Vanessa Sinay, 39, and her husband, 42-year-old Gerardo Sinay, said they didn’t know Baires-Lorenzana, whose charges include DUI resulting in death, reckless driving and failure to stop at the scene of a crash. The suspect is being held on $100,000 bail at the Clark County Detention Center and is scheduled for a preliminary hearing on Monday.

“If it was up to me, I’d tell the judge, ‘Don’t press any charges,’” Gerardo Sinay said. “I don’t know what they were doing. To be honest, I don’t care anymore, because my son is gone. He left having fun with his friends. It was just an accident, and it can happen to anyone.”
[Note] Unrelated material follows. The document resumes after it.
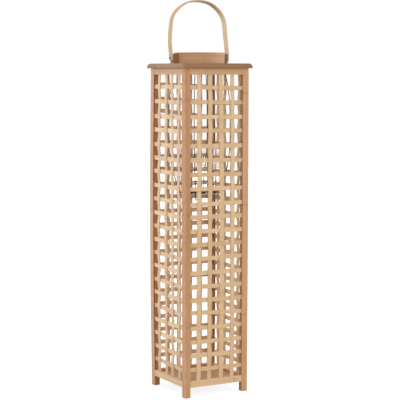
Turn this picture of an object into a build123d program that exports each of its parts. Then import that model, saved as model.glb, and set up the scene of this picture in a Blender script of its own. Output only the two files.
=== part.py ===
from build123d import *
import os

# Tall square candle lantern of split bamboo: four posts joined by rails, four woven
# slat panels, a floor board, an overhanging top board with a bent hoop as its mouth,
# a bail handle on two lugs, and a hanging wire cradle that carries a glass cylinder.
# Millimetres. The origin is at the middle of the footprint, +Z up, and the bail
# swings about an axis along X.

# ---------------------------------------------------------------- driving dimensions
case_width = 201.6            # over the posts, both ways
post_size = 18.0
post_edge_radius = 2.0
foot_chamfer = 1.2
post_height = 905.0           # feet to the underside of the top board
foot_height = 28.0            # clear height below the bottom rails
rail_height = 17.5
rail_thickness = 14.0
rail_setback = 1.5            # outer face of a rail behind the posts' outer faces
rail_edge_radius = 1.0
tenon_length = 5.0
tenon_thickness = 6.0
tenon_shoulder = 3.0          # rail height left above and below the tenon
joint_clearance = 0.1         # all round a tenon, a dowel or a board in its groove

panel_setback = 4.8           # middle of a woven panel behind the posts' outer faces
slat_thickness = 2.0
cross_slat_width = 12.0
upright_slat_width = 13.0
cross_slat_count = 21         # in each panel
upright_slat_count = 4        # in each panel
cross_slat_top_gap = 34.5     # middle of the first cross slat to the top rail
cross_slat_bottom_gap = 30.0
upright_slat_side_gap = 28.0  # middle of the first upright to the post
weave_clearance = 0.08        # between two slats where they cross
flat_margin = 1.0             # flat length of a slat beyond the one that it crosses
slat_groove_depth = 4.0
slat_groove_clearance = 0.4   # each side of a slat in its groove

floor_thickness = 6.0
floor_groove_depth = 4.0
floor_drop = 6.0              # top of the floor board below the top of the bottom rails

board_overhang = 8.2          # past the posts
board_thickness = 13.3
board_round_over = 9.0        # rounding of its upper edge
board_corner_radius = 3.0
mouth_margin = 5.5            # of the mouth round the glass
dowel_diameter = 6.0
dowel_in_board = 7.0
dowel_in_post = 14.0

hoop_ledge = 2.1              # of the top board inside the hoop
hoop_thickness = 2.9
hoop_height = 30.0
hoop_rim_radius = 0.8

handle_width = 17.0
handle_thickness = 4.0
handle_end = 9.5              # leg below the pivot
handle_edge_radius = 0.8
pivot_height = 15.0           # above the top board
arch_height = 68.0            # straight part of the legs above the pivot
lug_length = 16.4             # from the hoop outwards
lug_height = 27.0
lug_gap = 0.3                 # between a lug and the handle leg
pin_diameter = 3.6
pin_head_diameter = 6.4
pin_head_thickness = 1.8
pin_depth = 12.0              # of the pin in its lug
pin_running_clearance = 0.05
pin_seat_clearance = 0.02
pin_head_gap = 0.15           # between the head and the handle leg

wire_diameter = 2.4
weld_gap = 0.05               # between two wires that are spot welded
hoop_ring_gap = 0.2           # between the cradle's top ring and the hoop
cradle_turn = 6.0             # degrees, legs past the diagonals of the case
cradle_depth = 365.5          # lowest wire, below the top board's underside
cradle_neck_drop = 2.0        # where the legs leave the mouth, below the top board
cradle_shoulder_drop = 87.0   # where they reach the belly
cradle_belly = 25.6           # legs further out at the belly than beside the glass
cradle_hip_height = 31.5      # above the lowest wire, where the legs straighten
cradle_taper_height = 96.0    # from there up to the belly
cradle_corner_radius = 8.0
cradle_bend_radii = [20.0, 250.0, 220.0, 70.0]
glass_support_height = 16.5   # base ring above the cross wires

glass_diameter = 120.0
glass_height = 125.0
glass_wall = 3.0
glass_base = 6.0
glass_rim_radius = 1.2
glass_foot_radius = 0.6
glass_side_gap = 0.4          # between the glass and a leg of the cradle
glass_seat_gap = 0.3          # between the glass and the base ring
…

Amaru Sinay was named after his father’s favorite singer, Tupac Amaru Shakur. Amaru Sinay aspired to be a rapper, like the Los Angeles-based musician who was fatally shot in 1996 in Las Vegas. He often told his parents that his name was already famous.

The boy played soccer for more than half of his short life, his parents said, and his dad coached the team as it won trophies in Bakersfield, California; Lake Havasu, Arizona; and local tournaments.

Gerardo Sinay stopped coaching almost three years ago when their youngest child, Israel, was born. Gerardo Sinay said that’s when his older son, the third of four children, started hanging out with a different crowd.

Amaru Sinay ended up in the juvenile detention system and spent six months at Spring Mountain Youth Camp, his parents said. He was released on March 4.

“He just wanted to make sure we were good before he left,” Gerardo Sinay said of the few short days they lived with their son before the crash. “He made sure I was a good person before he left and a better father for the little one.”

Israel is now 2½. Two weeks after the older child’s death, Gerardo Sinay said he’s trying to be home more to be present with his family.

“Right now I want him to rest in peace,” the father said. “He’ll always be in my heart.”